◆ **SHORT EXERCISE**:
Write the data out again in full, with no departure from the original.

◆ **DATA SHOWN**:

- - -

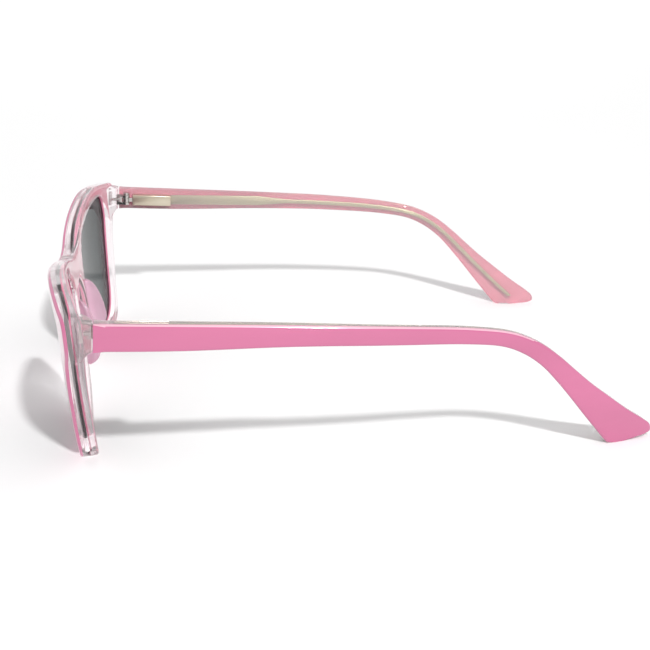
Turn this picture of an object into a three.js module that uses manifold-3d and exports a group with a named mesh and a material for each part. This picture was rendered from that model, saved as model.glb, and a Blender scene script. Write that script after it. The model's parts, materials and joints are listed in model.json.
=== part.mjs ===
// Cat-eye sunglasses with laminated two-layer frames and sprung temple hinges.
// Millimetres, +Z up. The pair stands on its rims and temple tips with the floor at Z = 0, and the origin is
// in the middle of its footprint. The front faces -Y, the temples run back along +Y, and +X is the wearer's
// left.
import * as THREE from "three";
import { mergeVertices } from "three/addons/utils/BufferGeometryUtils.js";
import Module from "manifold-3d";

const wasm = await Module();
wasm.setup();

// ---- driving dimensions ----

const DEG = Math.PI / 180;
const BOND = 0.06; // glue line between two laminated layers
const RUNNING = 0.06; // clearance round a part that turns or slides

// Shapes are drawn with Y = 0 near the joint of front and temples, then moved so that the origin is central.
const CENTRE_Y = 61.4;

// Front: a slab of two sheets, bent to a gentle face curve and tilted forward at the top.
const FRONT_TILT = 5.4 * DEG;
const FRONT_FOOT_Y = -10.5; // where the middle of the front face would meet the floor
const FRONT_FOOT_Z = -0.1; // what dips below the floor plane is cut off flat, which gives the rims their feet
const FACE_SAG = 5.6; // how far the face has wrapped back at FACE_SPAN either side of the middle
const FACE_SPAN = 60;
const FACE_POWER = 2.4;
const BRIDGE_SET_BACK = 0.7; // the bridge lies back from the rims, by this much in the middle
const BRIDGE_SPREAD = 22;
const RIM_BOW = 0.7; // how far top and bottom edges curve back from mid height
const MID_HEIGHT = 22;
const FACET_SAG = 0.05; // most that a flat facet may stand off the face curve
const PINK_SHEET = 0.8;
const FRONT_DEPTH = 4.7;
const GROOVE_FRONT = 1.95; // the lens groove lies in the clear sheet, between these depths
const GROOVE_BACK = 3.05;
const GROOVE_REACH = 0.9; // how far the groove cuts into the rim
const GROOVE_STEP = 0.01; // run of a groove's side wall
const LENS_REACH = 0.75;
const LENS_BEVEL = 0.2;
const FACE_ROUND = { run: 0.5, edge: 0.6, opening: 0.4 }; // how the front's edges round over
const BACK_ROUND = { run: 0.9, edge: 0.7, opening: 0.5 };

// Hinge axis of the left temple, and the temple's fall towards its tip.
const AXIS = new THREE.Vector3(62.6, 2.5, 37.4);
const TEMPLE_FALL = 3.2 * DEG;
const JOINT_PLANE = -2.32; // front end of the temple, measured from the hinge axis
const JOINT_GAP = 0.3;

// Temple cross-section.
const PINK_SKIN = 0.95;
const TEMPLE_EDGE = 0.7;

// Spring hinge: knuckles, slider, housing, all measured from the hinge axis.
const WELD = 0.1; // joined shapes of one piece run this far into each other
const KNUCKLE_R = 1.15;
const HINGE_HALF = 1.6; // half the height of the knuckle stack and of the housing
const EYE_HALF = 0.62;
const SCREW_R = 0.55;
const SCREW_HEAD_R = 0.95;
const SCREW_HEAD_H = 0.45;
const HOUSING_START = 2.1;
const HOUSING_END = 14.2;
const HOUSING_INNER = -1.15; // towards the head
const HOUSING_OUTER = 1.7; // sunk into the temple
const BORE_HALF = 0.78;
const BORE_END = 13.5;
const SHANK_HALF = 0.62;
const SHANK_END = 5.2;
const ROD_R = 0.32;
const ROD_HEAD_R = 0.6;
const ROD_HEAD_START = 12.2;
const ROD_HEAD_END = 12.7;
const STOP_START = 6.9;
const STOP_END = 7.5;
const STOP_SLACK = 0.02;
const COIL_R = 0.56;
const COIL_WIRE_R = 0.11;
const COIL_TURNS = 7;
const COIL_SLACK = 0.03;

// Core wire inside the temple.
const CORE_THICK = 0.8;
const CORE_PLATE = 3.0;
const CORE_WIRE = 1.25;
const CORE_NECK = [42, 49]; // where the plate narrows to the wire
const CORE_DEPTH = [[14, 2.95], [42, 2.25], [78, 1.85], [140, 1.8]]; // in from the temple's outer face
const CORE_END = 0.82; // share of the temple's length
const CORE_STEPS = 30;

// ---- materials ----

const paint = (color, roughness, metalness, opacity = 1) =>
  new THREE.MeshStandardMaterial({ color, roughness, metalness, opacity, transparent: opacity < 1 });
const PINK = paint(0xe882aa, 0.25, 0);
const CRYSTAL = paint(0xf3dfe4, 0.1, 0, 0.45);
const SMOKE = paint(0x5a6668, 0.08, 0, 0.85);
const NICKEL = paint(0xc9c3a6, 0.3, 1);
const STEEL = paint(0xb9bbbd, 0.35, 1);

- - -

◆ **EXERCISE RESPONSE**:
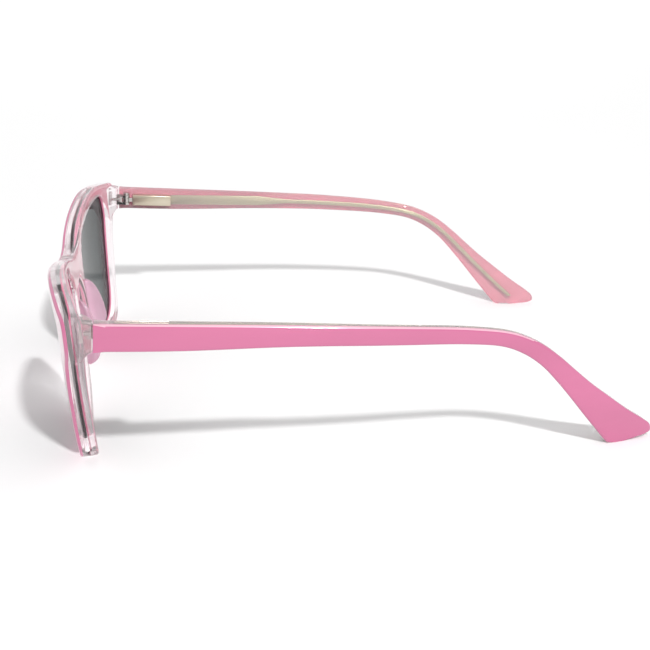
Turn this picture of an object into a three.js module that uses manifold-3d and exports a group with a named mesh and a material for each part. This picture was rendered from that model, saved as model.glb, and a Blender scene script. Write that script after it. The model's parts, materials and joints are listed in model.json.
=== part.mjs ===
// Cat-eye sunglasses with laminated two-layer frames and sprung temple hinges.
// Millimetres, +Z up. The pair stands on its rims and temple tips with the floor at Z = 0, and the origin is
// in the middle of its footprint. The front faces -Y, the temples run back along +Y, and +X is the wearer's
// left.
import * as THREE from "three";
import { mergeVertices } from "three/addons/utils/BufferGeometryUtils.js";
import Module from "manifold-3d";

const wasm = await Module();
wasm.setup();

// ---- driving dimensions ----

const DEG = Math.PI / 180;
const BOND = 0.06; // glue line between two laminated layers
const RUNNING = 0.06; // clearance round a part that turns or slides

// Shapes are drawn with Y = 0 near the joint of front and temples, then moved so that the origin is central.
const CENTRE_Y = 61.4;

// Front: a slab of two sheets, bent to a gentle face curve and tilted forward at the top.
const FRONT_TILT = 5.4 * DEG;
const FRONT_FOOT_Y = -10.5; // where the middle of the front face would meet the floor
const FRONT_FOOT_Z = -0.1; // what dips below the floor plane is cut off flat, which gives the rims their feet
const FACE_SAG = 5.6; // how far the face has wrapped back at FACE_SPAN either side of the middle
const FACE_SPAN = 60;
const FACE_POWER = 2.4;
const BRIDGE_SET_BACK = 0.7; // the bridge lies back from the rims, by this much in the middle
const BRIDGE_SPREAD = 22;
const RIM_BOW = 0.7; // how far top and bottom edges curve back from mid height
const MID_HEIGHT = 22;
const FACET_SAG = 0.05; // most that a flat facet may stand off the face curve
const PINK_SHEET = 0.8;
const FRONT_DEPTH = 4.7;
const GROOVE_FRONT = 1.95; // the lens groove lies in the clear sheet, between these depths
const GROOVE_BACK = 3.05;
const GROOVE_REACH = 0.9; // how far the groove cuts into the rim
const GROOVE_STEP = 0.01; // run of a groove's side wall
const LENS_REACH = 0.75;
const LENS_BEVEL = 0.2;
const FACE_ROUND = { run: 0.5, edge: 0.6, opening: 0.4 }; // how the front's edges round over
const BACK_ROUND = { run: 0.9, edge: 0.7, opening: 0.5 };

// Hinge axis of the left temple, and the temple's fall towards its tip.
const AXIS = new THREE.Vector3(62.6, 2.5, 37.4);
const TEMPLE_FALL = 3.2 * DEG;
const JOINT_PLANE = -2.32; // front end of the temple, measured from the hinge axis
const JOINT_GAP = 0.3;

// Temple cross-section.
const PINK_SKIN = 0.95;
const TEMPLE_EDGE = 0.7;

// Spring hinge: knuckles, slider, housing, all measured from the hinge axis.
const WELD = 0.1; // joined shapes of one piece run this far into each other
const KNUCKLE_R = 1.15;
const HINGE_HALF = 1.6; // half the height of the knuckle stack and of the housing
const EYE_HALF = 0.62;
const SCREW_R = 0.55;
const SCREW_HEAD_R = 0.95;
const SCREW_HEAD_H = 0.45;
const HOUSING_START = 2.1;
const HOUSING_END = 14.2;
const HOUSING_INNER = -1.15; // towards the head
const HOUSING_OUTER = 1.7; // sunk into the temple
const BORE_HALF = 0.78;
const BORE_END = 13.5;
const SHANK_HALF = 0.62;
const SHANK_END = 5.2;
const ROD_R = 0.32;
const ROD_HEAD_R = 0.6;
const ROD_HEAD_START = 12.2;
const ROD_HEAD_END = 12.7;
const STOP_START = 6.9;
const STOP_END = 7.5;
const STOP_SLACK = 0.02;
const COIL_R = 0.56;
const COIL_WIRE_R = 0.11;
const COIL_TURNS = 7;
const COIL_SLACK = 0.03;

// Core wire inside the temple.
const CORE_THICK = 0.8;
const CORE_PLATE = 3.0;
const CORE_WIRE = 1.25;
const CORE_NECK = [42, 49]; // where the plate narrows to the wire
const CORE_DEPTH = [[14, 2.95], [42, 2.25], [78, 1.85], [140, 1.8]]; // in from the temple's outer face
const CORE_END = 0.82; // share of the temple's length
const CORE_STEPS = 30;

// ---- materials ----

const paint = (color, roughness, metalness, opacity = 1) =>
  new THREE.MeshStandardMaterial({ color, roughness, metalness, opacity, transparent: opacity < 1 });
const PINK = paint(0xe882aa, 0.25, 0);
const CRYSTAL = paint(0xf3dfe4, 0.1, 0, 0.45);
const SMOKE = paint(0x5a6668, 0.08, 0, 0.85);
const NICKEL = paint(0xc9c3a6, 0.3, 1);
const STEEL = paint(0xb9bbbd, 0.35, 1);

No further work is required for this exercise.